Looking at it further...
In the case of the system mentioned in the 2003 Air Force report above, a 6.1 m × 0.3 m tungsten cylinder impacting at Mach 10 has a kinetic energy equivalent to approximately 11.5 tons of TNT (or 7.2 tons of dynamite). The mass of such a cylinder is itself greater than 9 tons,
So such a weapon would not only be vastly more expensive, it would be less powerful than the same weight of explosives!
And it's super expensive. I ran the math on this- the cost of 1 tungsten rod and the mass to get it to orbit- not counting the platform to launch it, would cost as much as 10 kilotons (roughly) of GPS-guided JDAM bombs. Thor, by the way, has optimally around 60 tons of TNT equivalent, if I remember.
COURTESY EDIT- Seems I mis-remembered my figures. Assuming $10,000 dollars per JDAM for delivery and pound-for-pound blast equivalence with TNT (Which is not true, I just couldn't find figures, it's probably a lot higher), you could fire off 800 JDAMs for a total of 363 tons of TNT. Thirty times as much as the 10 tons of the Thor, and that's a really conservative estimate.
*If anybody can find me figures for the total cost of a JDAM, including fuel used to transport and deliver the munition, and also the power of the explosive in the JDAM compared to TNT so I can make these figures really accurate, I'd be most appreciative.

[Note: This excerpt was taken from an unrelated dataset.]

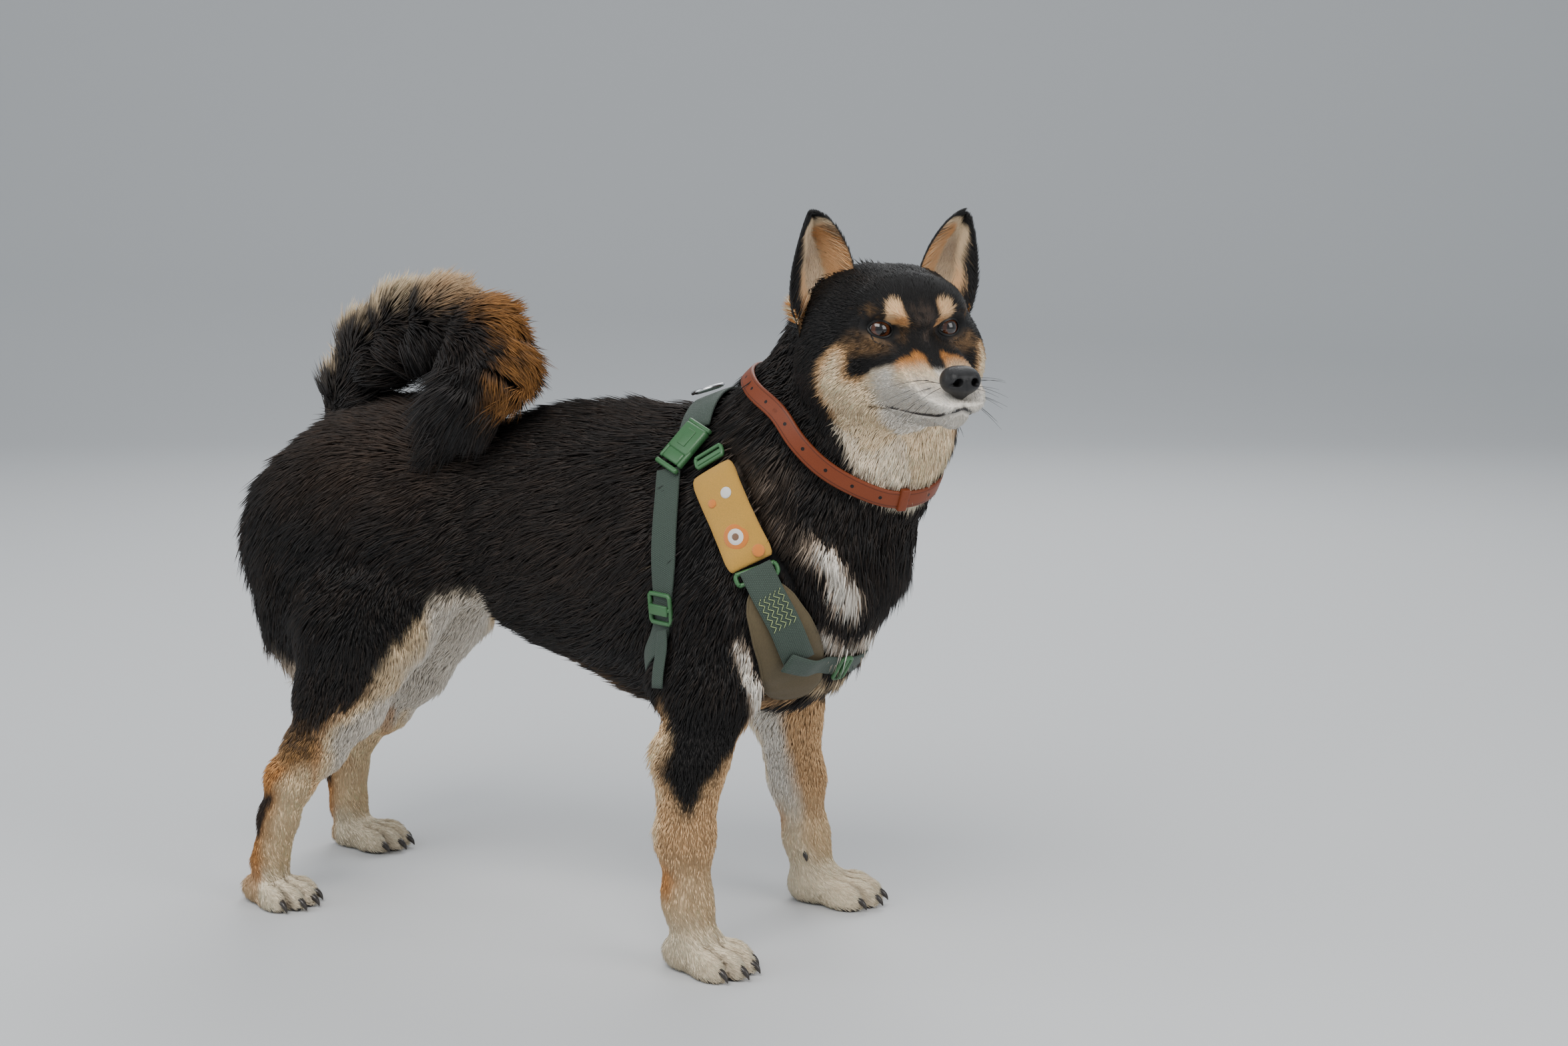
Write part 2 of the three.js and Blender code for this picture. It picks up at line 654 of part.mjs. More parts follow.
// Ears: hollow on the front, on a line from the inner to the outer end of the base
const EAR = { inner: [-45, 23, 38], outer: [-52, 70, 4], tip: [-38, 62, 83], cup: 15, wall: 4 };
function earSolid(sign, grow) {
  const place = (p) => [p[0], sign * p[1], p[2]];
  const [inner, outer, tip] = [EAR.inner, EAR.outer, EAR.tip].map(place);
  const base = scaled(sum(inner, outer), 0.5);
  const across = less(outer, base);
  const up = less(tip, base);
  const front = scaled(unit(cross(across, up)), sign);
  const sideways = unit(across);
  const rings = [];
  for (const v of [-0.2, 0.06, 0.28, 0.5, 0.7, 0.87, 1]) {
    const taper = Math.cos(clamp01(v) * 1.5) ** 0.72;
    const bulge = 1 + 0.22 * Math.sin(Math.PI * clamp01(v));
    const spreadAt = (t) => Math.max(0.06, taper * (t < 0 ? 1 : bulge));
    const middle = sum(base, scaled(up, v < 0 ? v - grow / 60 : v));
    const ring = [];
    const station = (t, back) => {
      const hollow = EAR.cup * (1 - t * t) * Math.min(1, taper * 1.2) + back;
      const beside = sum(scaled(across, t * spreadAt(t)), scaled(sideways, Math.trunc(t) * grow));
      return sum(sum(middle, beside), scaled(front, -hollow));
    };
    for (const t of [-1, -0.6, 0, 0.6, 1]) ring.push(station(t, -grow));
    for (const t of [1, 0.6, 0, -0.6, -1]) ring.push(station(t, EAR.wall * (1.1 - 0.5 * t * t) + grow));
    rings.push(ring.map(fromHead));
  }
  return lofted(rings);
}
for (const [side, sign] of [["left", 1], ["right", -1]]) {
  hold(`ear_${side}`, (grow) => earSolid(sign, grow * 2), BLACK_COAT, HEAD_PARTS);
}

// Claws
const CLAW_RADII = [6.5, 3.4, 4.2];
for (const { name, place, turn, size } of PAWS)
  TOES.forEach(([u, v, forward], i) => {
    const a = THREE.MathUtils.degToRad(turn);
    const toe = THREE.MathUtils.degToRad(turn + forward);
    const reach = 15.5 * size;
    const x = place[0] + (u * Math.cos(a) - v * Math.sin(a)) * size + reach * Math.cos(toe);
    const y = place[1] + (u * Math.sin(a) + v * Math.cos(a)) * size + reach * Math.sin(toe);
    const claw = (grow) => {
      const matrix = new THREE.Matrix4().makeRotationFromEuler(new THREE.Euler(0, 0.35, toe, "ZYX"));
      matrix.setPosition(x, y, 6.6 * size);
      matrix.scale(new THREE.Vector3(...CLAW_RADII.map((r) => r + grow)));
      return solidOf(new THREE.ConeGeometry(1, 2, 5).rotateZ(-Math.PI / 2), matrix);
    };
    const [end, side] = name.split("_");
    const paw = `${end === "fore" ? "lower_foreleg" : "lower_hind_leg"}_${side}`;
    hold(`claw_${name}_${i + 1}`, claw, CLAW_BLACK, [paw]);
  });

// Collar, low at the throat on the right and high behind the neck
const COLLAR_LINE = [
  [232, -72, 414],
  [250, -76, 393],
  [273, -70, 371],
  [305, -48, 353],
  [322, -22, 352],
  [322, 10, 361],
  [300, 44, 374],
  [264, 66, 392],
  [224, 68, 414],
  [190, 36, 436],
  [180, -10, 444],
  [202, -52, 430],
];
const collar = (grow) =>
  strap(COLLAR_LINE, { width: COLLAR_WIDTH, thick: 3, level: -0.2, closed: true, grow, spacing: 27 });
const keeper = (grow) => plate([314, -36, 352], [0.5, 0.8, 0], [7, COLLAR_WIDTH + 4, 5], { level: 0.5, grow });
hold("collar", (grow) => collar(grow).add(keeper(grow)), COLLAR_LEATHER);

// Harness: webbing first, then what is threaded on it and takes room out of it
const PAD_LEVEL = 1.5;
const OVER_PAD = PAD_LEVEL + 5.4;
const worn = [];
function wear(name, make, material) {
  hold(name, make, material, [...FLESH, ...worn]);
  worn.push(name);
}
const bothSides = (name, make, material) => {
  wear(`${name}_right`, (grow) => make(grow, (p) => p), material);
  wear(`${name}_left`, (grow) => make(grow, mirrored), material);
};
const webbing = (line, form) => (grow, flip) => strap(line.map(flip), { ...form, grow });
const fitting = (place, heading, size, form) => (grow, flip) =>
  plate(flip(place), flip(heading), size, { ...form, grow });
const whole = (make) => (grow) => make(grow, (p) => p);

const backLine = [[158, -50, 396], [157, -24, 406], [157, 0, 408], [157, 24, 406], [158, 50, 396]];
wear("back_strap", whole(webbing(backLine, { width: 27, thick: 3.4, level: 0.5 })), WEBBING);
bothSides("girth_strap", webbing([[149, -74, 362], [151, -88, 322], [152, -92, 283]], { width: 21 }), WEBBING);
const underHalf = [[150, -89, 256], [144, -82, 236], [132, -62, 208], [128, -34, 184]];
const underLine = [...underHalf, [128, 0, 174], ...underHalf.map(mirrored).reverse()];
wear("girth_under", whole(webbing(underLine, { width: 21, spacing: 14 })), WEBBING);
const padLine = [[230, -92, 291], [239, -88, 267], [243, -74, 242], [238, -54, 218], [227, -37, 199]];
bothSides("chest_pad", webbing(padLine, { width: 44, thick: 6.5, level: PAD_LEVEL }), PAD_OLIVE);
const shoulderLine = [[225, -92, 304], [233, -91, 285], [242, -85, 264], [245, -67, 238]];
bothSides("shoulder_strap", webbing(shoulderLine, { width: 24, level: OVER_PAD }), WEBBING);
const chestHalf = [[240, -79, 238], [249, -61, 232], [259, -34, 225]];
const chestLine = [...chestHalf, [266, 0, 221], ...chestHalf.map(mirrored).reverse()];
const overEnds = (t) => mix(OVER_PAD + 3.2, 1.2, clamp01((Math.min(t, 1 - t) - 0.14) / 0.12));
wear("chest_strap", whole(webbing(chestLine, { width: 16, level: overEnds, spacing: 20 })), WEBBING);
const sleeveLine = [[186, -76, 369], [205, -83, 337], [222, -91, 306]];
bothSides("shoulder_sleeve", webbing(sleeveLine, { width: 35, thick: 8, level: 3 }), SLEEVE_YELLOW);
bothSides("side_buckle", fitting([155, -60, 382], [-0.5, -0.43, -0.76], [43, 26, 7], { level: 2 }), BUCKLE_GREEN);
bothSides("girth_slider", fitting([151, -91, 269], [0, 0, -1], [25, 25, 5], { level: 1.5 }), BUCKLE_GREEN);
bothSides("shoulder_slider", fitting([180, -72, 379], [0.5, -0.2, -0.8], [10, 26, 5], { level: 1.5 }), BUCKLE_GREEN);
bothSides("shoulder_loop", fitting([226, -92, 299], [0.45, -0.25, -0.85], [11, 34, 6], { level: 4 }), BUCKLE_GREEN);
const chestSlider = fitting([262, -22, 222], [0.3, 0.95, 0], [13, 22, 5.5], { level: 1.5 });
wear("chest_slider", whole(chestSlider), BUCKLE_GREEN);
const endLine = [[153, -92, 253], [155, -98, 235], [156, -104, 213]];
wear("strap_end", whole(webbing(endLine, { width: 12, level: 3.4 })), WEBBING);
const ring = (grow) => {
  const place = settled(bodyShape, [150, 0, BACK_HEIGHT], 5.2, 8);
  const out = new THREE.Vector3(...unit(slope(bodyShape, place)));
  const turn = new THREE.Quaternion().setFromUnitVectors(new THREE.Vector3(0, 0, 1), out);
  const matrix = new THREE.Matrix4().makeRotationFromQuaternion(turn).setPosition(...place);
  return solidOf(new THREE.TorusGeometry(12, 1.7 + grow, 5, 12), matrix);
};
wear("d_ring", ring, STEEL);

for (const mesh of dog.children) {
  const trunk = ["chest", "loin_and_rump"].includes(mesh.name);
  const finer = solidOf(simplified(solids.get(mesh.name), trunk ? TRUNK_TOLERANCE : CUT_TOLERANCE));
  mesh.geometry = geometryOf(finer);
}

// The origin is on the floor below the middle of the outline.
const outline = new THREE.Box3().setFromObject(dog);
dog.position.set(-(outline.min.x + outline.max.x) / 2, -(outline.min.y + outline.max.y) / 2, 0);

export default dog;
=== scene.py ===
import math

import bpy
import bmesh
import numpy as np
from mathutils import Euler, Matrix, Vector


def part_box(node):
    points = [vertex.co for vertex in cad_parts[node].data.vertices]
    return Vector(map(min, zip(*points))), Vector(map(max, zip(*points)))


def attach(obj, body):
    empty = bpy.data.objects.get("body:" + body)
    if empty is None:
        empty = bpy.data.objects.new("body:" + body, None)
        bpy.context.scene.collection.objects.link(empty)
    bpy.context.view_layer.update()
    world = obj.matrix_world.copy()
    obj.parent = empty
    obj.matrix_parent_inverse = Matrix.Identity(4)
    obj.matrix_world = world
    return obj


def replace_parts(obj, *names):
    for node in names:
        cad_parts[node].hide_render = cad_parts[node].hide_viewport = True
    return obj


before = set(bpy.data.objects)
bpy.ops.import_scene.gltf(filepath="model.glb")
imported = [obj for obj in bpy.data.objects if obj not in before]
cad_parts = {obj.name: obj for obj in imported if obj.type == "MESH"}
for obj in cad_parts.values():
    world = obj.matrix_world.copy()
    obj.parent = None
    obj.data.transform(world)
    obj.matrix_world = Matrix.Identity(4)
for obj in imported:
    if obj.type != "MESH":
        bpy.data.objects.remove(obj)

bl_info = {
    "name": "Shiba Inu",
    "version": (1, 0, 0),
    "blender": (4, 5, 0),
    "location": "View3D > Sidebar > Dog",
    "description": "A standing black and tan shiba inu with its collar and harness",
    "category": "Add Mesh",
}

# Shapes are worked out in millimetres on the dog's own axes: X forward, Y to its left, Z up.
# The head has axes of its own, with its origin midway between the eyes.
HEAD_PLACE = np.array([337.0, -72.0, 475.0])
HEAD_AXES = np.array(Euler((0, math.radians(-1.5), math.radians(-44.5)), "XYZ").to_matrix())
EYE = np.array([-8.5, 25.0, 0.5])
EYE_RADIUS = 10.5
BACK_HEIGHT = 408.0


def from_head(q):
    return np.asarray(q, float) @ HEAD_AXES.T + HEAD_PLACE


def to_head(p):
    return (np.asarray(p, float) - HEAD_PLACE) @ HEAD_AXES


def eye_shift():
    low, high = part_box("eye_right")
    middle = (np.array(low) + np.array(high)) * 500
    return middle - from_head(EYE * [1, -1, 1])


SHIFT = eye_shift()


def metres(p):
    return (np.asarray(p, float) + SHIFT) * 0.001


def unit(v):
    v = np.asarray(v, float)
    return v / np.maximum(np.linalg.norm(v, axis=-1, keepdims=True), 1e-9)


def ramp(low, high, value):
    t = np.clip((value - low) / (high - low), 0, 1)
    return t * t * (3 - 2 * t)


# Shapes: each gives, for rows of points, a value that is negative inside
def blob(p, centre, radii, lift=0, turn=0):
    a, b = math.radians(lift), math.radians(turn)
    along = np.array([math.cos(a) * math.cos(b), math.cos(a) * math.sin(b), math.sin(a)])
    side = np.array([-math.sin(b), math.cos(b), 0])
    rows = np.array([along, side, np.cross(along, side)])
    radii = np.asarray(radii, float)
    q = ((p - np.asarray(centre, float)) @ rows.T) / radii
    k0 = np.linalg.norm(q, axis=1)
    k1 = np.linalg.norm(q / radii, axis=1)
    return k0 * (k0 - 1) / np.maximum(k1, 1e-6)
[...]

That reddit quote is about Project Thor, the US investigation into orbital rod weaponry. You don't realise quite how it seems to lack bang for it's buck: not only is it a lot weaker than you believe, cry, it's monstrously expensive and completely impractical. You don't realise the difficulty of maintaining things in space.
It's not even something you can hide, either: people notice rocket launches. Especially the many, many multiple launches it would take to set up the satellite network to be reliably able to hit targets with the weapon.
It's be easier, cheaper, and more effective to develop ICBMs and use those.
Dropped in the middle of a big city and your take out quite a bit of it plus you just have the. The problem of a giant hole in the city and a 90 ton tungsten rod
It's seeming quite likely you wouldn't even have the giant hole. You'd have a hole, sure, but for the same cost you could have levelled more of the city with bombs.
You think the explosions of a lot of bombs wouldn't shake the earth? It's all about the yield, and the rod just doesn't match up with conventional explosives.
No he said it wasn't a city destroyed
We already established it's not cost effective at all
In that case you just increase the mass until you get destruction needed.
A higher mass exponentially increases the cost involved, due to the Tsiolkovsky rocket equation. Then it'd become even less cost effective the bigger you make it. Getting things into space - to stay - isn't easy.